## PROBLEM DESCRIPTION
Take the listing and print it in full, exactly as given.

## PROVIDED DATA

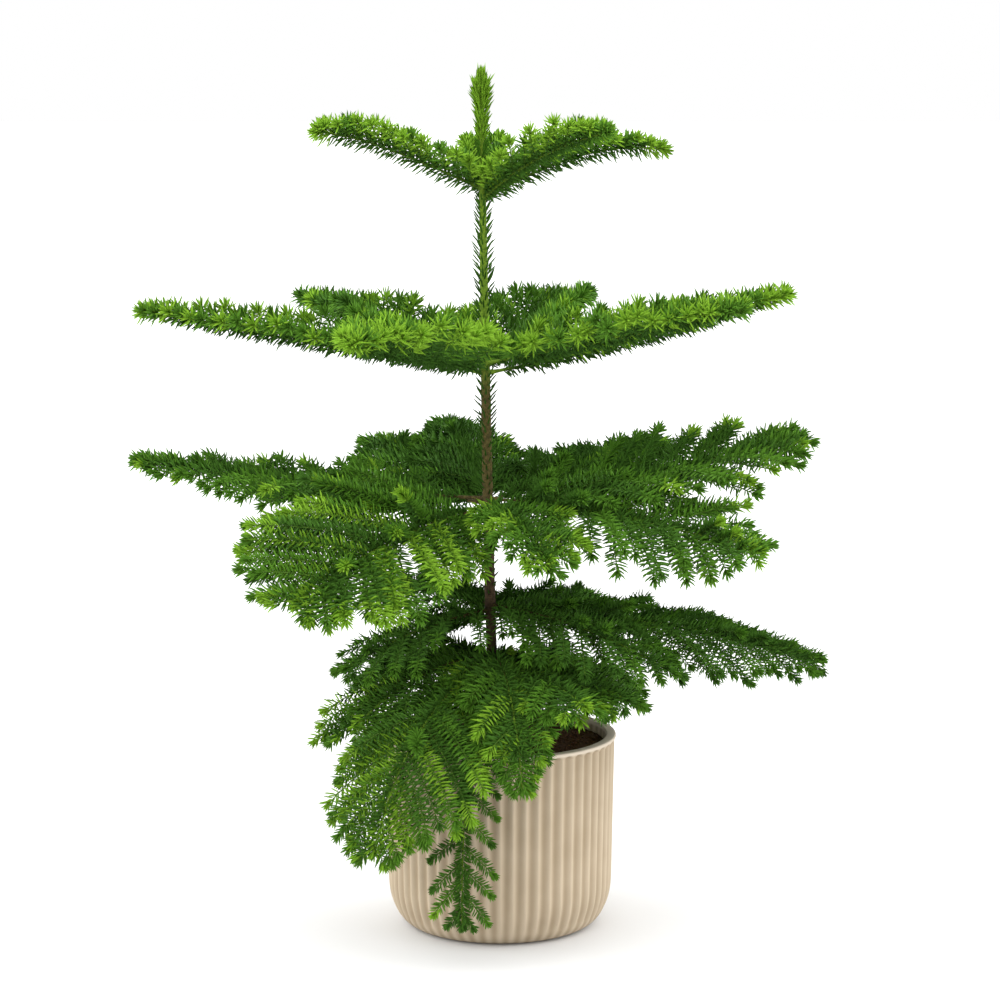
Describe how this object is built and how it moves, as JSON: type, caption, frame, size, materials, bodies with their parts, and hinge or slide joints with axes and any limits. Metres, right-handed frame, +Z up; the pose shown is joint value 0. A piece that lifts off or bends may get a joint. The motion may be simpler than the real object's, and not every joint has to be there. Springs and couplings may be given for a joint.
{
  "type": "potted norfolk island pine",
  "caption": "Young norfolk island pine with a slim upright stem and flat whorls of soft-needled boughs, standing as a houseplant in a fluted stoneware pot.",
  "frame": {"origin": "centre of the pot's flat underside", "axes": "+Z up along the trunk, +X to the right and +Y away as the picture sees the plant"},
  "size_m": [0.6346, 0.5309, 0.7775],
  "materials": {
    "stoneware": "matte unglazed",
    "potting_mix": "moist and granular",
    "bark": "rough brown bark",
    "young_bark": "smooth green bark",
    "needles_top": "fresh satin needles",
    "needles_upper": "fresh satin needles",
    "needles_middle": "satin needles",
    "needles_lower": "dark satin needles",
    "needles_skirt": "dark satin needles"
  },
  "bodies": {
    "root": {"bough_lower_back_right": "bark", "bough_lower_right": "bark", "bough_middle_back": "bark", "bough_middle_back_left": "bark", "bough_middle_back_right": "bark", "bough_middle_front": "bark", "bough_middle_front_left": "bark", "bough_middle_front_right": "bark", "bough_middle_left": "bark", "bough_middle_left_back": "bark", "bough_middle_right": "bark", "bough_skirt_back_left": "bark", "bough_skirt_back_right": "bark", "bough_skirt_front": "bark", "bough_skirt_front_left": "bark", "bough_skirt_left": "bark", "bough_skirt_right": "bark", "bough_upper_back_left": "young_bark", "bough_upper_back_right": "young_bark", "bough_upper_front_left": "young_bark", "bough_upper_front_right": "young_bark", "bough_upper_left": "young_bark", "bough_upper_right": "young_bark", "foliage_lower_back_left": "needles_lower", "foliage_lower_back_right": "needles_lower", "foliage_lower_front_left": "needles_lower", "foliage_lower_front_right": "needles_lower", "foliage_lower_left": "needles_lower", "foliage_lower_right": "needles_lower", "foliage_middle_back": "needles_middle", "foliage_middle_back_left": "needles_middle", "foliage_middle_back_right": "needles_middle", "foliage_middle_front": "needles_middle", "foliage_middle_front_left": "needles_middle", "foliage_middle_front_right": "needles_middle", "foliage_middle_left": "needles_middle", "foliage_middle_left_back": "needles_middle", "foliage_middle_right": "needles_middle", "foliage_skirt_back_left": "needles_skirt", "foliage_skirt_back_right": "needles_skirt", "foliage_skirt_front": "needles_skirt", "foliage_skirt_front_left": "needles_skirt", "foliage_skirt_front_middle": "needles_skirt", "foliage_skirt_front_right": "needles_skirt", "foliage_skirt_left": "needles_skirt", "foliage_skirt_right": "needles_skirt", "foliage_top_back": "needles_top", "foliage_top_front_right": "needles_top", "foliage_top_left": "needles_top", "foliage_top_right": "needles_top", "foliage_upper_back_left": "needles_upper", "foliage_upper_back_right": "needles_upper", "foliage_upper_front_left": "needles_upper", "foliage_upper_front_right": "needles_upper", "foliage_upper_left": "needles_upper", "foliage_upper_right": "needles_upper", "leader": "needles_top", "pot": "stoneware", "soil": "potting_mix", "trunk": "bark"}
  },
  "joints": []
}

## SOLUTION
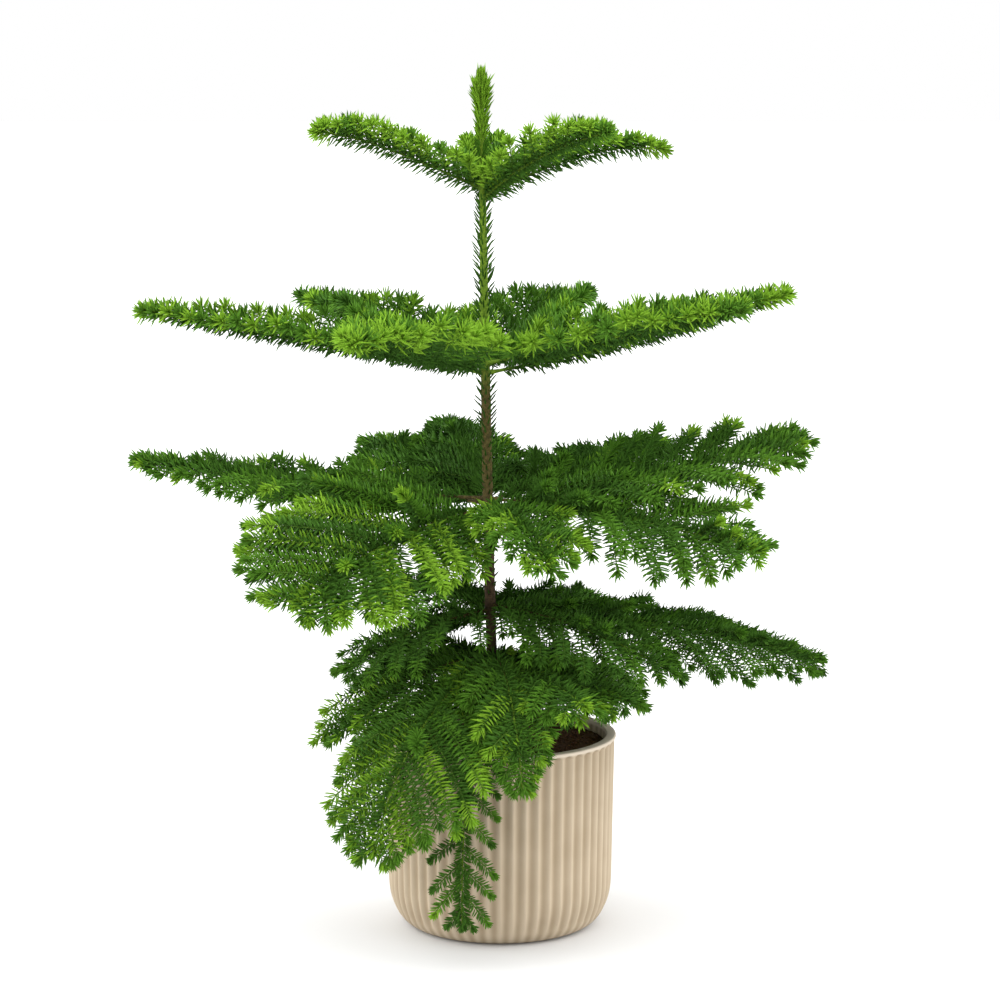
Describe how this object is built and how it moves, as JSON: type, caption, frame, size, materials, bodies with their parts, and hinge or slide joints with axes and any limits. Metres, right-handed frame, +Z up; the pose shown is joint value 0. A piece that lifts off or bends may get a joint. The motion may be simpler than the real object's, and not every joint has to be there. Springs and couplings may be given for a joint.
{
  "type": "potted norfolk island pine",
  "caption": "Young norfolk island pine with a slim upright stem and flat whorls of soft-needled boughs, standing as a houseplant in a fluted stoneware pot.",
  "frame": {"origin": "centre of the pot's flat underside", "axes": "+Z up along the trunk, +X to the right and +Y away as the picture sees the plant"},
  "size_m": [0.6346, 0.5309, 0.7775],
  "materials": {
    "stoneware": "matte unglazed",
    "potting_mix": "moist and granular",
    "bark": "rough brown bark",
    "young_bark": "smooth green bark",
    "needles_top": "fresh satin needles",
    "needles_upper": "fresh satin needles",
    "needles_middle": "satin needles",
    "needles_lower": "dark satin needles",
    "needles_skirt": "dark satin needles"
  },
  "bodies": {
    "root": {"bough_lower_back_right": "bark", "bough_lower_right": "bark", "bough_middle_back": "bark", "bough_middle_back_left": "bark", "bough_middle_back_right": "bark", "bough_middle_front": "bark", "bough_middle_front_left": "bark", "bough_middle_front_right": "bark", "bough_middle_left": "bark", "bough_middle_left_back": "bark", "bough_middle_right": "bark", "bough_skirt_back_left": "bark", "bough_skirt_back_right": "bark", "bough_skirt_front": "bark", "bough_skirt_front_left": "bark", "bough_skirt_left": "bark", "bough_skirt_right": "bark", "bough_upper_back_left": "young_bark", "bough_upper_back_right": "young_bark", "bough_upper_front_left": "young_bark", "bough_upper_front_right": "young_bark", "bough_upper_left": "young_bark", "bough_upper_right": "young_bark", "foliage_lower_back_left": "needles_lower", "foliage_lower_back_right": "needles_lower", "foliage_lower_front_left": "needles_lower", "foliage_lower_front_right": "needles_lower", "foliage_lower_left": "needles_lower", "foliage_lower_right": "needles_lower", "foliage_middle_back": "needles_middle", "foliage_middle_back_left": "needles_middle", "foliage_middle_back_right": "needles_middle", "foliage_middle_front": "needles_middle", "foliage_middle_front_left": "needles_middle", "foliage_middle_front_right": "needles_middle", "foliage_middle_left": "needles_middle", "foliage_middle_left_back": "needles_middle", "foliage_middle_right": "needles_middle", "foliage_skirt_back_left": "needles_skirt", "foliage_skirt_back_right": "needles_skirt", "foliage_skirt_front": "needles_skirt", "foliage_skirt_front_left": "needles_skirt", "foliage_skirt_front_middle": "needles_skirt", "foliage_skirt_front_right": "needles_skirt", "foliage_skirt_left": "needles_skirt", "foliage_skirt_right": "needles_skirt", "foliage_top_back": "needles_top", "foliage_top_front_right": "needles_top", "foliage_top_left": "needles_top", "foliage_top_right": "needles_top", "foliage_upper_back_left": "needles_upper", "foliage_upper_back_right": "needles_upper", "foliage_upper_front_left": "needles_upper", "foliage_upper_front_right": "needles_upper", "foliage_upper_left": "needles_upper", "foliage_upper_right": "needles_upper", "leader": "needles_top", "pot": "stoneware", "soil": "potting_mix", "trunk": "bark"}
  },
  "joints": []
}